Menschen in Ausnahmesituationen können zuweilen mit Aggression und Wut reagieren. Karin Jordi führte das Deeskalationskonzept am Kantonsspital Olten mit grossem Erfolg ein.
Richtig reagieren
Danach wurde das professionelle Verhalten in einer Situation geübt, die bereits eskaliert ist oder zu eskalieren droht. «Dabei wurde zum Beispiel aufgezeigt, wie man Kontakt zu angespannten Patienten aufnehmen und eine kooperative Beziehung aufbauen kann», sagt Karin Jordi. Aber auch der Alarmierungsablauf wurde überprüft.
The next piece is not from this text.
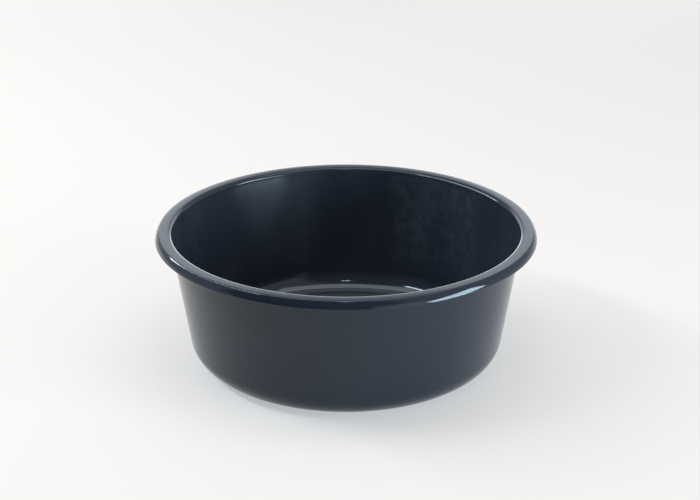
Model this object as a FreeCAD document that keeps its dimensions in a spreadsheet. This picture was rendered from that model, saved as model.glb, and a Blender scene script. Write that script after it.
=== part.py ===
"""Round mixing tub, moulded in one piece: floor, drafted wall and turned-down rim flange.

Millimetres, +Z up. The origin is on the tub's axis, in the plane that its foot ring rests on.
"""

import FreeCAD, Part
import math
import os

import Sketcher

SHEET = "tub_sizes"
# The driving dimensions. Lengths are in millimetres and angles in degrees.
SIZES = {
    "rim_diameter": 450.0,  # the widest point, low on the rim's skirt
    "tub_height": 162.0,
    "wall_top_diameter": 417.4,  # outside of the wall, carried up to the rim's top plane
    "draft_angle": 9.0,  # the wall leans out by this much from upright
    "wall_thickness": 3.0,
    "floor_height": 4.0,  # top of the floor above the resting plane
    "base_corner_radius": 31.5,  # outside, between the base and the wall
    "crest_radius": 5.3,  # inside, where the wall rolls over into the rim's flat top
    "flange_thickness": 3.0,
    "skirt_depth": 9.4,  # from the rim's top down to the skirt's lower edge
    "skirt_radius": 15.4,  # the skirt's outward bulge
    "skirt_thickness": 2.4,
    "skirt_tilt": 10.0,  # how far above level the skirt faces at its lower edge
    "skirt_root_radius": 1.0,  # inside, where the skirt meets the flange
    "lip_radius": 0.6,  # both lower edges of the skirt
    "face_edge_radius": 1.8,  # between the rim's flat top and its skirt
    "foot_ring_diameter": 277.0,  # inside of the ring that the tub stands on
    "foot_recess_depth": 1.0,
    "foot_recess_slope": 1.0,  # how far the recess's side leans inwards over its depth
    "gate_mark_diameter": 9.0,
    "gate_mark_height": 0.6,
    "gate_mark_taper": 0.8,
}
HEIGHT_TOLERANCE = 0.001

# Sizes worked out from the driving ones, as expressions for the sketches and features.
TOP = "tub_sizes.tub_height"
FLOOR = "tub_sizes.floor_height"
UNDERSIDE = "tub_sizes.tub_height - tub_sizes.flange_thickness"
SKIRT_FOOT = "tub_sizes.tub_height - tub_sizes.skirt_depth"
RECESS_TOP = "tub_sizes.foot_recess_depth"
GATE_TIP = "tub_sizes.foot_recess_depth - tub_sizes.gate_mark_height"

WALL_TOP_RADIUS = "tub_sizes.wall_top_diameter / 2"
WALL_FOOT_RADIUS = f"{WALL_TOP_RADIUS} - tub_sizes.tub_height * tan(tub_sizes.draft_angle)"
BOWL_TOP_RADIUS = f"{WALL_TOP_RADIUS} - tub_sizes.wall_thickness / cos(tub_sizes.draft_angle)"
BOWL_FLOOR_RADIUS = (
    f"{BOWL_TOP_RADIUS} - (tub_sizes.tub_height - tub_sizes.floor_height) * tan(tub_sizes.draft_angle)"
)
SKIRT_ARM = "(tub_sizes.skirt_radius - tub_sizes.lip_radius)"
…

Und als dritten und ebenfalls sehr wichtigen Schritt soll jede Eskalation nachbearbeitet werden. «Betroffene Mitarbeitende müssen nach einem Aggressionserlebnis emotional betreut werden», so Karin Jordi. «Ausserdem können wir so die Situation noch einmal fachlich reflektieren, um daraus zu lernen.» Das Deeskalationsmanagement ist am Kantonsspital Olten ein grosser Erfolg. Viele Mitarbeitende berichten, dass sie mit einer anderen, professionelleren Haltung an schwierige Situationen herangehen und Aggressionen so frühzeitig entschärfen können.
Die Pflegefachfrau bleibt ruhig und zeigt Verständnis für die Situation von Andrea Wehrli. Im Gespräch findet sie heraus, dass die Kinder der Patientin in wenigen Minuten zu Hause vor der verschlossenen Haustüre stehen werden und niemand da sein wird. Mit einem Telefonanruf an die Nachbarin konnte dieses Problem gelöst werden. Und damit verschwand auch die Angst um die Kinder als Ursache des aggressiven Verhaltens.